As I think about getting my own business started, and the hundreds or more of operating agreements that I’ve seen, I’m of the mind that simple is better. Keep it simple, stupid.

Joe Fairless: I agree. There’s a lot of different ways you can slice it up, but the more you do it, the more convoluted it gets, and the more everybody gets confused, including the operators, in a lot of cases.

Matt Whitermore: Yeah, exactly.

Joe Fairless: We’re gonna do a lightning round. Are you ready for the Best Ever Lightning Round?

Matt Whitermore: Absolutely.

Joe Fairless: Alright, then let’s do it. First, a quick word from our Best Ever partners.

Break: [00:16:21].08] to [00:17:19].00]

Joe Fairless: Best ever book you’ve recently read?

Matt Whitermore: I would say your apartment syndication book. I already mentioned that. Beyond that, I’ll give a second one, that sort of expands deeper on a certain, and that’s the Raising Private Capital, by Matt Faircloth.

Joe Fairless: Best ever way you like to give back to the community?

Matt Whitermore: Recently I coached a youth football team, but as I am relocating in the near term to Albany, New York, I’m looking at some different opportunities and I think I’m planning on getting involved with the Boys and Girls Club there.

Joe Fairless: Best way the Best Ever listeners can get in touch with you?

Matt Whitermore: It would be by email. That’s mwhitermore@imscre.com.

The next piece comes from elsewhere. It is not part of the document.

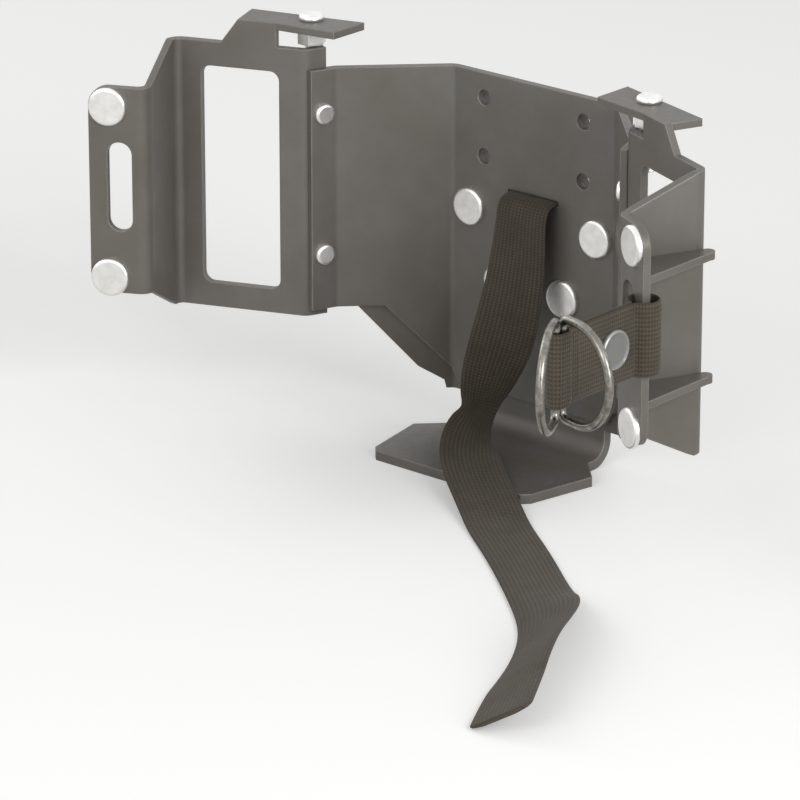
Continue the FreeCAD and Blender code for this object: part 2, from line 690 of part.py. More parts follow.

Joe Fairless: Matt, thanks for educating us on IMS (Investor Management Services), talking about the value proposition of your platform, as well as how it’s been optimized since you’ve been there, and the differences in questions and areas of focus of one-person shops versus shops that have billions of dollars under management, and the nuances that each of them look for, and perhaps some nuances that the one-person shop should look for. So thanks for being on the show. I hope you have a best ever day, and we’ll talk to you again soon.

Matt Whitermore: Awesome. Thank you so much. Talk to you soon.